Carbon Monoxide Stimulates Chondrocyte Mitochondria and Protects Mitochondria During Cartilage Injury.

Objective: Joint injury precipitates post-traumatic osteoarthritis (PTOA) via chondrocyte mitochondrial oxidative damage. Carbon monoxide (CO) is a small molecule with potent antioxidant and mitochondrial benefits in other tissues that have not been explored in healthy chondrocytes. We hypothesized that CO would subvert the mitochondrial effects of articular cartilage injuries upon resident chondrocytes. Design: We evaluated intra-articular delivery of a novel carbon monoxide-containing foam (COF). We used in vitro impact injuries to explore mitochondrial and redox endpoints after CO exposure. We then applied intra-articular injections of COF or control room air foam (RAF) to assess safety, efficacy, and other intra-articular responses. Results: COF increased the expression of HO1 and mitofusin-1 within 1 h and this increase was sustained for 12 h in vitro. COF increased chondrocyte mitochondrial respiration by 40% and increased reduced (not oxidized) thiols by 50% following in vitro injury to osteochondral explants. After cartilage injury, COF prevented the formation of 3-nitrotyrosine and the loss of articular chondrocyte mitochondria. When injected intra-articularly, COF was retained for 24 h post-injection in mouse stifle joints.
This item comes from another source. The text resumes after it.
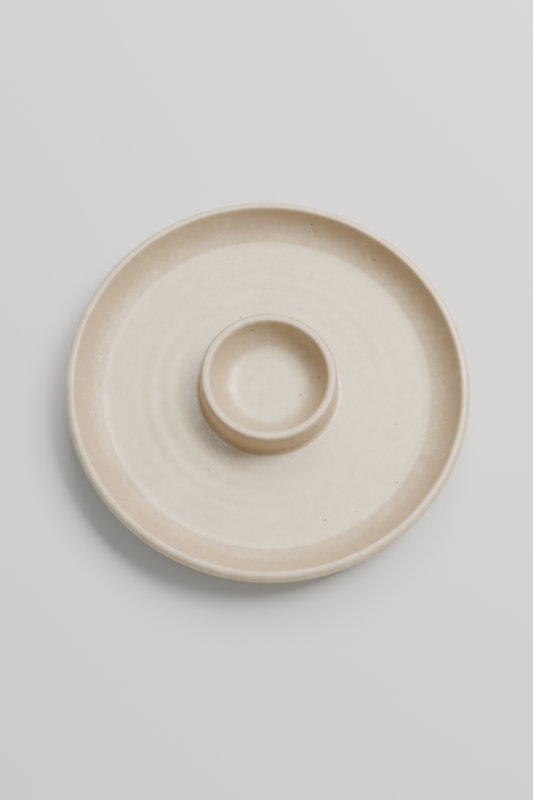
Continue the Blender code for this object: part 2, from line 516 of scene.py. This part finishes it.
def glazed(name):
    """A satin glaze that follows the piece's own glaze, sugar and bare marks."""
    material = bpy.data.materials.new(name)
    material.use_nodes = True
    tree = material.node_tree
    shader = tree.nodes["Principled BSDF"]
    depth = add_node(tree, "ShaderNodeAttribute", attribute_name="glaze").outputs["Fac"]
    sugar = add_node(tree, "ShaderNodeAttribute", attribute_name="sugar").outputs["Fac"]
    bare = add_node(tree, "ShaderNodeAttribute", attribute_name="bare").outputs["Fac"]
    coat = add_node(tree, "ShaderNodeGroup", {"Depth": depth, "Sugar": sugar}, node_tree=glaze_group)
    colour = blend(tree, bare, coat.outputs["Colour"], fired_clay)
    rough = maths(tree, "MULTIPLY_ADD", bare, bare_roughness, coat.outputs["Roughness"])
    relief = {"Strength": 0.3, "Distance": 0.0002, "Height": coat.outputs["Height"]}
    bump = add_node(tree, "ShaderNodeBump", relief)
    tree.links.new(colour, shader.inputs["Base Color"])
    tree.links.new(rough, shader.inputs["Roughness"])
    tree.links.new(bump.outputs[0], shader.inputs["Normal"])
    tree.links.new(coat.outputs["Gloss"], shader.inputs["Coat Weight"])
    shader.inputs["Coat Roughness"].default_value = coat_roughness
    return material


lip_inner = plate_radius - lip_width
lip_start = lip_crest - lip_glaze_drop
wall_height = lip_crest - plate_floor
plate_points = Outline(arc_step=0.0009, run_step=0.0016).through(
    [
        (0, plate_floor, 0),
        *scoring(plate_floor, -score_depth),
        (lip_inner - wall_height / tan(wall_slope), plate_floor, wall_sweep),
        (lip_inner, lip_crest, lip_inner_round),
        (plate_radius, lip_crest, lip_outer_round),
        (plate_radius, lip_crest - lip_depth, 0),
        (plate_radius - shoulder_lean, shoulder_height, shoulder_round),
        (belly_radius, foot_height, belly_fillet),
        (foot_radius + foot_taper, foot_height, foot_outer_fillet),
        (foot_radius, 0, foot_edge),
        (foot_radius - foot_width, 0, foot_edge),
        (foot_radius - foot_width - foot_taper, foot_height, foot_inner_fillet),
        (0, foot_height, 0),
    ]
)


def finger_ring(radius):
    """The depth and phase of the finger rings on the floor."""
    fade = ease(*rings_come_in, radius) * (1 - ease(*rings_fade_out, radius))
    return finger_ring_depth * fade, pi + 2 * pi * (radius - first_finger_ring) / finger_ring_pitch


def trimming_ring(radius, height, way):
    """The depth and phase of the fine rings that the trimming tool leaves on the level underside."""
    level = ease(0, trimmed_level, -way.x) if height > trimmed_above else 0
    return trimming_depth * level, 2 * pi * radius / trimming_pitch


def floor_sugar_and_glint(radius, height, way):
    """The sugary edge round the cup's foot, and the whitish band at the foot of the wall: sugar and a
    painted highlight.
    """
    round_cup = 1 - ease(*sugar_round_cup, radius)
    up_wall = ease(cos(glint_and_sugar_up_wall[1]), cos(glint_and_sugar_up_wall[0]), way.x)
    on_floor = ease(cos(glint_and_sugar_on_floor[1]), cos(glint_and_sugar_on_floor[0]), way.x)
    # a painted highlight along the wall's foot, drawn as sugar, stopping short of the lip
    glint_and_sugar_at_wall = wall_foot_glint_and_sugar * up_wall * (1 - on_floor) if height < lip_start else 0
    return max(round_cup, glint_and_sugar_at_wall)


plate_marks = {mark: [] for mark in outline_marks}
plate_marks["glaze"] = glaze_depth(
    plate_points, floor_pool, lip_start, lip_glaze, lip_inner_reach, lip_outer_reach, outside_glaze
)
for point, way in zip(plate_points, directions(plate_points)):
    faces_up = way.x > 0
    depth, phase = finger_ring(point.x) if faces_up else trimming_ring(point.x, point.y, way)
    plate_marks["ring_depth"].append(depth)
    plate_marks["ring_phase"].append(phase)
    plate_marks["sugar"].append(floor_sugar_and_glint(point.x, point.y, way) if faces_up else 0)
    plate_marks["bare"].append(1 if point.y < bare_height else 0)

plate = throw("glazed_plate", plate_points, plate_marks, glazed("plate_glaze"), facets=360)
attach(plate, "root")
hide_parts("plate")

# Slip bed ----------------------------------------------------------------------------------------
# The slip that joins the cup to the plate: wet clay spread between the two scored faces, squeezed thin
# and fired hard. It is hidden under the cup, bare of glaze, and full of fine grit.

slip_colour = (0.50, 0.39, 0.28)
clay_lift = 1.25  # how much paler the palest clay is than the darkest
cloud_share = 0.6  # the share of the colour's change that is soft clouds, and not grit
clay_roughness = (0.78, 0.98)


def bare_clay(name, colour):
    """Unglazed fired clay: sandy, dull and a little uneven in colour."""
    material = bpy.data.materials.new(name)
    material.use_nodes = True
    tree = material.node_tree
    shader = tree.nodes["Principled BSDF"]
    place = add_node(tree, "ShaderNodeTexCoord").outputs["Object"]
    cloud = noise(tree, place, scale=120.0, detail=4.0)
    grit = noise(tree, place, scale=1800.0, detail=2.0)
    paler = tuple(min(channel * clay_lift, 1) for channel in colour)
    clouded = maths(tree, "MULTIPLY", cloud, cloud_share)
    shade = maths(tree, "ADD", clouded, maths(tree, "MULTIPLY", grit, 1 - cloud_share))
    rough = maths(tree, "MULTIPLY_ADD", grit, clay_roughness[1] - clay_roughness[0], clay_roughness[0])
    bump = add_node(tree, "ShaderNodeBump", {"Strength": 0.5, "Distance": 0.00015, "Height": grit})
    tree.links.new(blend(tree, shade, colour, paler), shader.inputs["Base Color"])
    tree.links.new(rough, shader.inputs["Roughness"])
    tree.links.new(bump.outputs[0], shader.inputs["Normal"])
    return material


slip_bed = bpy.data.objects["slip_bed"]
slip_finish = bare_clay("fired_slip", slip_colour)
for slot in slip_bed.material_slots:
    slot.material = slip_finish

# Dip cup -----------------------------------------------------------------------------------------
# A small straight-sided cup with a round bowl inside and a thick rolled lip, thrown off the hump and set
# in the middle of the plate while both were leather-hard. It is dipped with the plate in the same glaze.

cup_low, cup_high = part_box("dip_cup")
cup_base = cup_low[2]
cup_crest = cup_high[2] - hand_wobble / 2
cup_lip_radius = 0.042
cup_base_radius = cup_high[0]
cup_lip_width = 0.006
cup_lip_round = 0.0028
cup_base_edge = 0.0006
cup_floor_clay = 0.0055  # between the plate's floor and the floor of the bowl
cup_floor = plate_floor + cup_floor_clay
bowl_corner = 0.0313
bowl_round = 0.0185
dimple_depth = 0.00015  # where the thrower's finger lifted off
dimple_radius = 0.0024
dimple_round = 0.003

cup_pool = (radians(8), radians(30))
cup_lip_glaze = 0.66
cup_lip_glaze_drop = 0.0024
cup_inner_reach = radians(32)
cup_outer_reach = radians(28)

cup_points = Outline(arc_step=0.0006, run_step=0.001).through(
    [
        (0, cup_floor - dimple_depth, 0),
        (dimple_radius / 2, cup_floor - dimple_depth, dimple_round),
        (dimple_radius, cup_floor, dimple_round),
        (bowl_corner, cup_floor, bowl_round),
        (cup_lip_radius - cup_lip_width, cup_crest, cup_lip_round),
        (cup_lip_radius, cup_crest, cup_lip_round),
        (cup_base_radius, cup_base, cup_base_edge),
        *reversed(scoring(cup_base, score_depth)),
        (0, cup_base, 0),
    ]
)
cup_lip_start = cup_crest - cup_lip_glaze_drop
cup_glaze = glaze_depth(
    cup_points, cup_pool, cup_lip_start, cup_lip_glaze, cup_inner_reach, cup_outer_reach
)
cup_marks = {"glaze": cup_glaze}
cup = throw("glazed_dip_cup", cup_points, cup_marks, glazed("cup_glaze"), facets=240)
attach(cup, "root")
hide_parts("dip_cup")

# Foot coil ---------------------------------------------------------------------------------------
# A thin coil of soft clay laid round the cup's foot and sponged to a hollow fillet, so that the joint is
# strong and easy to wash. The glaze runs over it from the cup to the floor and turns sugary at its toe.

_, coil_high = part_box("foot_coil")
coil_top = coil_high[2]
coil_round = 0.0037
toe_feather = 0.0008  # how far the sponged toe runs out on the floor
coil_pool = (radians(12), radians(30))
toe_sugar = (0.001, 0.003)  # how far from the cup's side the sugar begins and is full
tuck = 0.0003  # how far the coil's hidden faces reach into the cup and the plate
feather = 0.00001  # how far its worked edges dive under their surfaces
cup_lean = (cup_base_radius - cup_lip_radius) / (cup_crest - cup_base)
cup_side = cup_base_radius - cup_lean * (coil_top - cup_base)
coil_toe = cup_base_radius + coil_round + toe_feather
coil_points = Outline(arc_step=0.0003, run_step=0.0005).through(
    [
        (cup_base_radius - tuck, plate_floor - tuck, 0),
        (cup_side - tuck, coil_top, 0),
        (cup_side - feather, coil_top, 0),
        (cup_base_radius - feather, plate_floor + feather, coil_round),
        (coil_toe, plate_floor - feather, 0),
        (coil_toe, plate_floor - tuck, 0),
        (cup_base_radius - tuck, plate_floor - tuck, 0),
    ]
)
coil_marks = {
    "glaze": glaze_depth(coil_points, coil_pool),
    "sugar": [ease(*toe_sugar, point.x - cup_base_radius) for point in coil_points],
}
coil = throw("glazed_foot_coil", coil_points, coil_marks, glazed("coil_glaze"), facets=240)
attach(coil, "root")
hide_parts("foot_coil")

# Studio ------------------------------------------------------------------------------------------
# A plain pale table top in a pale room, lit by a soft window high on the right and a weaker one behind.
# The camera looks steeply down on it from the front.

table_width = 6
table_colour = (0.74, 0.74, 0.735)
table_roughness = 0.9
window_white = (1.0, 0.965, 0.915)
back_window_white = (1.0, 0.975, 0.94)
wall_white = (0.93, 0.97, 1.0)
wall_glow = 0.42

bpy.ops.mesh.primitive_plane_add(size=table_width)
table = bpy.context.object
table.name = "table"
table_finish = bpy.data.materials.new("table")
table_finish.use_nodes = True
table_shader = table_finish.node_tree.nodes["Principled BSDF"]
table_shader.inputs["Base Color"].default_value = (*table_colour, 1)
table_shader.inputs["Roughness"].default_value = table_roughness
table.data.materials.append(table_finish)


def hang_window(name, azimuth, elevation, width, distance, energy, colour):
    """A square soft light that faces the middle of the table."""
    light = bpy.data.lights.new(name, "AREA")
    light.shape = "SQUARE"
    light.size = width
    light.energy = energy
    light.color = colour
    stand = bpy.data.objects.new(name, light)
    bpy.context.scene.collection.objects.link(stand)
    way = Vector((cos(azimuth) * cos(elevation), sin(azimuth) * cos(elevation), sin(elevation)))
    stand.location = way * distance
    stand.rotation_euler = way.to_track_quat("Z", "Y").to_euler()
    return stand


hang_window(
    "side_window",
    azimuth=radians(34),
    elevation=radians(52),
    width=0.8,
    distance=1.6,
    energy=42,
    colour=window_white,
)
back_window = hang_window(
    "back_window",
    azimuth=radians(86),
    elevation=radians(45),
    width=0.9,
    distance=1.8,
    energy=25,
    colour=back_window_white,
)
back_window.visible_glossy = False  # a screened window: it lights the clay but leaves no glint in the glaze

room = bpy.data.worlds.new("room")
room.use_nodes = True
room.node_tree.nodes["Background"].inputs["Color"].default_value = (*wall_white, 1)
room.node_tree.nodes["Background"].inputs["Strength"].default_value = wall_glow
bpy.context.scene.world = room

camera_data = bpy.data.cameras.new("camera")
camera_data.lens = 50
camera_data.sensor_width = 36
camera = bpy.data.objects.new("camera", camera_data)
bpy.context.scene.collection.objects.link(camera)
camera_back = 0.2462
camera_up = 0.6546  # above the plate's floor
camera_roll = radians(4.75)
camera.location = (0, -camera_back, camera_up + plate_floor)
aim = Vector((-0.0003, -0.0079, plate_floor))
look = (aim - camera.location).to_track_quat("-Z", "Y")
camera.rotation_euler = (look @ Quaternion((0, 0, 1), camera_roll)).to_euler()
bpy.context.scene.camera = camera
It increased HO1 in those joints, enhanced reduced thiol levels in rabbit stifle joints, and exhibited no toxicity 1 and 4 weeks after injection. Conclusions: This study supports the hypothesis that CO functions as an antioxidant for articular chondrocytes by supporting mitochondria and intracellular GSH in the presence or absence of cartilage injury. Challenges in delivering exogenous CO have limited its preclinical development, but new CO-releasing materials like COF may enable new examinations of this promising small molecule.